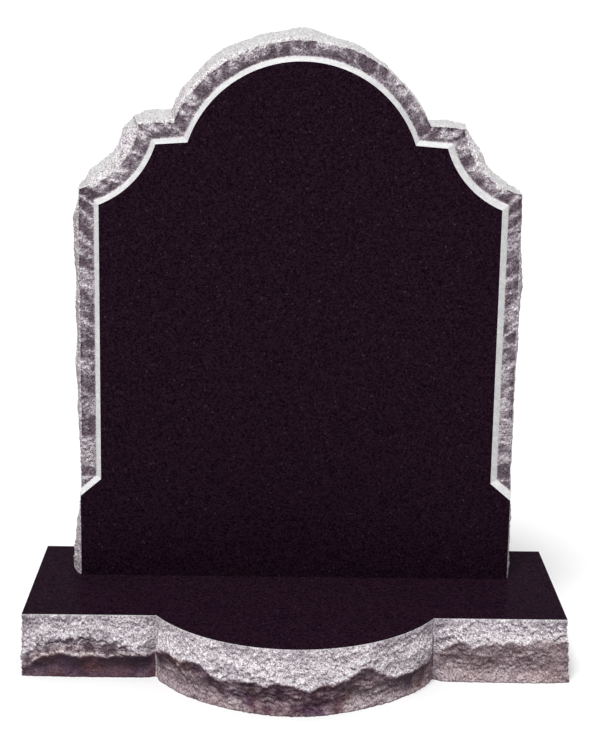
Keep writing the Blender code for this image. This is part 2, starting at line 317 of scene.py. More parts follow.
# Colours of the stone, in linear light. Speckle, tint, shelter, warmth and stain multiply what
# lies under them, and the others are mixed with it.
POLISHED_DARK = (0.004, 0.0012, 0.004)
POLISHED_LIGHT = (0.021, 0.009, 0.017)
POLISHED_FLECK = (0.04, 0.028, 0.04)
HOLLOW_GREY = (0.42, 0.38, 0.42)
CREST_GREY = (0.65, 0.63, 0.64)
SPECKLE_DARK = (0.30, 0.26, 0.30)
SPECKLE_LIGHT = (1.86, 1.86, 1.84)
TINT_PURPLE = (1.0, 0.94, 0.99)
TINT_GREEN = (0.95, 1.0, 0.94)
OPEN_GREY = (0.45, 0.46, 0.45)
STAINED_GREY = (0.34, 0.32, 0.34)
SHELTER_TONE = (0.24, 0.19, 0.22)
STAIN_WARMTH = (1.0, 0.90, 0.86)
STAIN_PURPLE = (0.22, 0.14, 0.235)
STAIN_BROWN = (0.30, 0.165, 0.185)
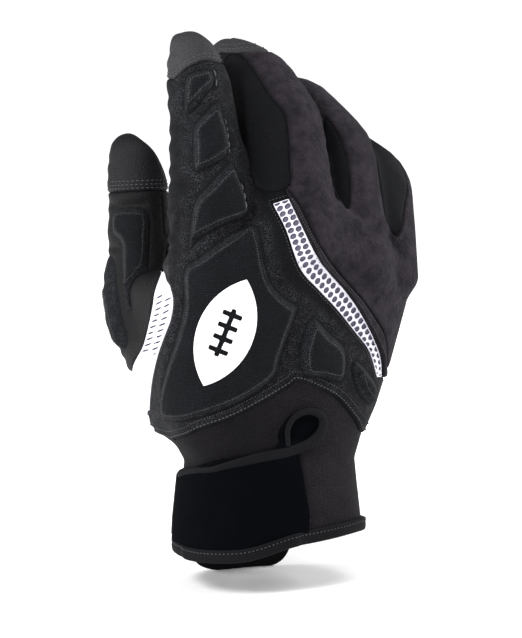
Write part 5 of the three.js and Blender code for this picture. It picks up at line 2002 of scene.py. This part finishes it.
# %% Which finish and slot each piece has
LOOKS = {
    "back_panel": ("back_knit", "knit"), "back_piping": ("finger_suede", "binding"),
    "back_mesh_strip": ("white_mesh", "mesh"), "thumb_mesh_strip": ("white_mesh", "mesh"),
    "mesh_backing": ("mesh_backing", "mesh"), "knuckle_panel": ("finger_suede", "suede"),
    "palm_panel": ("grip_leather", "leather"), "thumb_palm_panel": ("palm_leather", "leather"),
    "thumb_back_panel": ("palm_leather", "leather"), "thumb_tip": ("thumb_leather", "leather"),
    "index_fingertip_cap": ("cap_leather", "cap"),
    "middle_fingertip_cap": ("cap_leather", "cap"),
    **{name + "_side_panel": ("side_knit", "knit") for name in SIDE_PANELS},
    "wrist_cuff": ("cuff_knit", "neoprene"), "wrist_strap": ("strap_rubber", "neoprene"),
    "hem_binding": ("binding_tape", "binding"), "pull_tab": ("binding_tape", "binding"),
    "strap_edges": ("binding_tape", "binding"), "back_mark": ("mark_white", "mark"),
    "lining": ("lining_knit", "neoprene"), "stitches": ("thread", "binding")}
for name, piece in pieces.items():
    finish_name, slot_name = LOOKS.get(name, ("pad_knit", "pad"))
    piece.data.materials.append(finishes[finish_name])
print("pieces with a finish:", len(pieces))

# %% [markdown]
# ## Flat sizes
# Each cloth piece was cut flat before it was sewn. Its flat width and length are read along the
# formed piece, and its flat area is the formed area, because stretch cloth over a hand is only
# slightly larger than its cut. The lining is two like halves sewn along their edge, and its row
# gives one half. The pads hold thin foam, so they count as padded pieces instead.

SHEETS = {
    "back_panel": (110, 165, 7200), "back_piping": (10, 110, 770),
    "knuckle_panel": (125, 150, 11500), "palm_panel": (150, 210, 17000),
    "index_fingertip_cap": (45, 35, 1270), "middle_fingertip_cap": (48, 36, 1480),
    "index_side_panel": (10, 30, 133), "middle_side_panel": (40, 95, 2500),
    "ring_side_panel": (14, 70, 510), "little_side_panel": (18, 45, 550),
    "thumb_palm_panel": (75, 110, 5100), "thumb_back_panel": (50, 90, 2280),
    "thumb_tip": (62, 40, 2090), "wrist_cuff": (225, 75, 11800),
    "back_mesh_strip": (10, 105, 720), "thumb_mesh_strip": (24, 70, 1310),
    "mesh_backing": (30, 110, 2040), "wrist_strap": (115, 50, 4950),
    "pull_tab": (56, 27, 1220), "strap_edges": (10, 190, 600), "hem_binding": (10, 245, 2300),
    "lining": (220, 290, 31800)}
for name, (width, length, area) in SHEETS.items():
    held = "hung" if name == "pull_tab" else "stretched"
print("sheets:", len(SHEETS))

# %% [markdown]
# ## Camera, floor and light
# The picture was taken in a white studio from slightly above. A large soft lamp from the upper
# left shapes the pads, and weaker lamps above and at both sides draw a soft rim. The world is
# white for the camera and dimmer for the glove, so the floor fades into it and only a soft
# shadow stays under the hem.

# %% Camera
PICTURE_HEIGHT = 638
SENSOR = 36.0
camera = bpy.data.objects.new("camera", bpy.data.cameras.new("camera"))
bpy.context.scene.collection.objects.link(camera)
camera.location = Vector(EYE) * MM
camera.rotation_mode = "QUATERNION"
camera.rotation_quaternion = Matrix((RIGHT, UP, -SIGHT)).transposed().to_quaternion()
camera.data.sensor_width = SENSOR
camera.data.lens = SENSOR * PIXELS_PER_MM * VIEW_FAR / PICTURE_HEIGHT
camera.data.clip_end = 20
bpy.context.scene.camera = camera
print("lens:", round(camera.data.lens, 1), "mm")

# %% Floor
FLOOR = 5.0
FLOOR_GAP = 0.0003
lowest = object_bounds()[0].z - FLOOR_GAP
floor_mesh = bpy.data.meshes.new("studio_floor")
floor_mesh.from_pydata([(-FLOOR, -FLOOR, lowest), (FLOOR, -FLOOR, lowest),
                        (FLOOR, FLOOR, lowest), (-FLOOR, FLOOR, lowest)], [], [(0, 1, 2, 3)])
floor = bpy.data.objects.new("studio_floor", floor_mesh)
bpy.context.scene.collection.objects.link(floor)
floor_mesh.materials.append(finishes["pale_floor"])
print("floor at", round(lowest / MM, 1), "mm")

# %% World and lamps
world = bpy.data.worlds.new("studio_world")
world.use_nodes = True
# strength for the glove, and for the camera
AMBIENT, BACKDROP = 0.32, 1.05
studio = world.node_tree
rays = studio.nodes.new("ShaderNodeLightPath")
share = studio.nodes.new("ShaderNodeMapRange")
share.inputs["To Min"].default_value = AMBIENT
share.inputs["To Max"].default_value = BACKDROP
studio.links.new(rays.outputs["Is Camera Ray"], share.inputs["Value"])
studio.links.new(share.outputs["Result"], studio.nodes["Background"].inputs["Strength"])
studio.nodes["Background"].inputs["Color"].default_value = (1, 1, 1, 1)
bpy.context.scene.world = world
bpy.context.scene.view_settings.view_transform = "Standard"


def lamp(name, place, size, power, aim=(0.0, 0.0, 0.1)):
    """A square lamp that looks at the glove."""
    light = bpy.data.lights.new(name, "AREA")
    light.size = size
    light.energy = power
    thing = bpy.data.objects.new(name, light)
    thing.location = place
    thing.rotation_euler = (Vector(aim) - Vector(place)).to_track_quat("-Z", "Y").to_euler()
    bpy.context.scene.collection.objects.link(thing)
    print(name, power, "W")


lamp("key", (-0.95, -0.55, 0.9), 0.4, 18)
lamp("left rim", (-0.95, 0.35, 0.3), 0.45, 7)
lamp("right rim", (0.95, -0.15, 0.5), 0.45, 10)
lamp("top", (0.25, -0.5, 1.25), 0.6, 7)

# %% [markdown]
# Last, the box round the solids and the box round the dressed glove are written down, so that a
# piece that stands off from the frame is noticed.
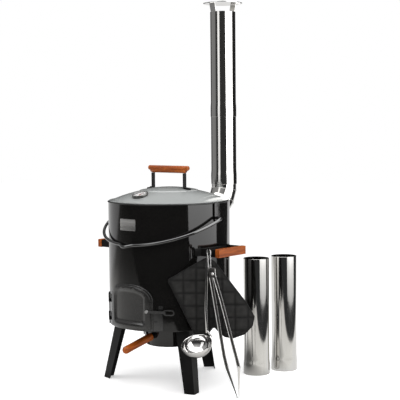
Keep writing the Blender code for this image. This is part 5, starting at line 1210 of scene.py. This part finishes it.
def make_world():
    """White behind for the camera; reflections see a dim studio with light overhead."""
    world = bpy.data.worlds.new("studio")
    bpy.context.scene.world = world
    world.use_nodes = True
    tree = world.node_tree
    tree.nodes.clear()
    place = tree.nodes.new("ShaderNodeTexCoord").outputs["Generated"]
    right, front, up = (measured(tree, "DOT_PRODUCT", place, direction)
                        for direction in (TO_RIGHT, TO_CAMERA, Vector((0, 0, 1))))
    azimuth = combined(tree, "ARCTAN2", right, front)
    bands = ramp(tree, spread(tree, azimuth, 0, 1, -pi, pi),
                 [((degrees + 180) / 360, value) for degrees, value in
                  ((-140, 0.05), (-128, 0.28), (-80, 0.27), (-70, 0.05), (-60, 0.04),
                   (60, 0.04), (97, 0.02), (180, 0.02))])
    zenith = ramp(tree, up, ((0.62, 0.42), (0.74, 0.42), (0.83, 1.0),
                             (1.0, 1.0)))
    studio = node(tree, "ShaderNodeBackground",
                  Color=mixed(tree, spread(tree, up, 0, 1, 0.34, 0.62), bands, zenith),
                  Strength=spread(tree, up, 1, 4, 0.75, 0.86)).outputs[0]
    white = node(tree, "ShaderNodeBackground", Color=WHITE, Strength=1.0).outputs[0]
    seen = node(tree, "ShaderNodeBackground", Color=WHITE, Strength=AMBIENT).outputs[0]
    path = tree.nodes.new("ShaderNodeLightPath")
    for ray, shader in (("Is Glossy Ray", studio), ("Is Transmission Ray", white),
                        ("Is Camera Ray", white)):
        seen = either(tree, path.outputs[ray], seen, shader)
    tree.links.new(seen, tree.nodes.new("ShaderNodeOutputWorld").inputs["Surface"])


def make_lights():
    area_light("key", (1.6, -0.9, 2.1), (0, 0, 0.4), 1.4, 26)
    area_light("fill", (-1.8, -1.6, 1.5), (0, 0, 0.4), 1.6, 12)
    area_light("top", (0.1, 0.1, 2.6), (0, 0, 0.3), 1.8, 16)


make_drum()
make_frame()
make_name_plate()
make_door()
make_flue()
make_pot()
make_bail()
make_lid()
make_gauge()
make_grips()
make_pan()
make_mitts()
make_tongs()
make_ladle()
dress("base_plate pot_ear_left pot_ear_right", ENAMEL, 0.0003)
dress("grate_ring flue_collar leg_1 leg_2 leg_3 pan_rail_left pan_rail_right side_bracket_left "
      "side_bracket_right lid_post_left lid_post_right tool_hook hinge_eye_upper "
      "hinge_eye_lower hinge_pin", SATIN, 0.0004)
dress("latch_lever latch_keeper", LATCH_STEEL, 0.0012, 3)
dress("fire_grate", CAST_IRON, 0.0006)
dress("latch_bolt leg_bolt_1 leg_bolt_2 leg_bolt_3 tongs_pin", ZINC, 0.0003)
dress("cap_strap_1 cap_strap_2", STAINLESS, 0.0002)
dress("thermometer_dial", DIAL)
dress("thermometer_needle", RED)
dress("thermometer_glass", GLASS)
make_floor()
make_world()
make_cards()
make_lights()
make_camera()

scene = bpy.context.scene
scene.view_settings.view_transform = "Standard"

*Exercise*. Starting at the first line of the records above, please copy each line exactly until you reach the line containing "STAIN_BROWN = (0.30, 0.165, 0.185)". Include that line and stop there.

*Result*.
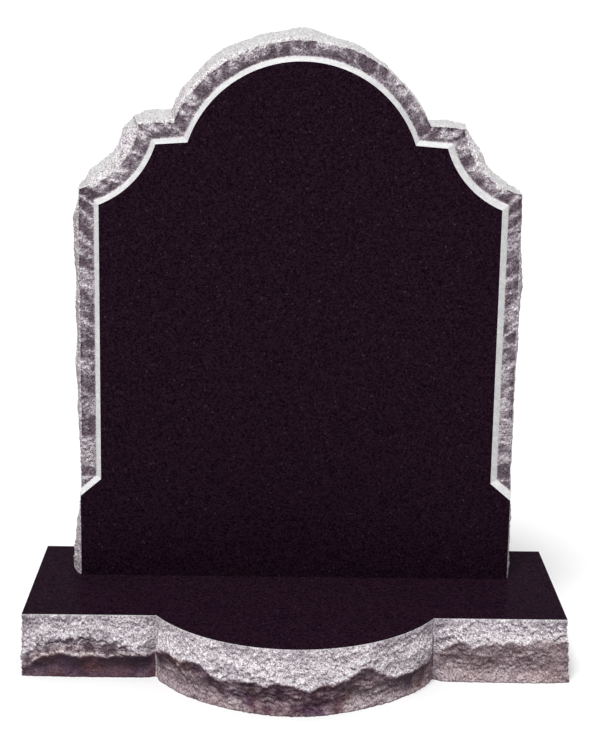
Keep writing the Blender code for this image. This is part 2, starting at line 317 of scene.py. More parts follow.
# Colours of the stone, in linear light. Speckle, tint, shelter, warmth and stain multiply what
# lies under them, and the others are mixed with it.
POLISHED_DARK = (0.004, 0.0012, 0.004)
POLISHED_LIGHT = (0.021, 0.009, 0.017)
POLISHED_FLECK = (0.04, 0.028, 0.04)
HOLLOW_GREY = (0.42, 0.38, 0.42)
CREST_GREY = (0.65, 0.63, 0.64)
SPECKLE_DARK = (0.30, 0.26, 0.30)
SPECKLE_LIGHT = (1.86, 1.86, 1.84)
TINT_PURPLE = (1.0, 0.94, 0.99)
TINT_GREEN = (0.95, 1.0, 0.94)
OPEN_GREY = (0.45, 0.46, 0.45)
STAINED_GREY = (0.34, 0.32, 0.34)
SHELTER_TONE = (0.24, 0.19, 0.22)
STAIN_WARMTH = (1.0, 0.90, 0.86)
STAIN_PURPLE = (0.22, 0.14, 0.235)
STAIN_BROWN = (0.30, 0.165, 0.185)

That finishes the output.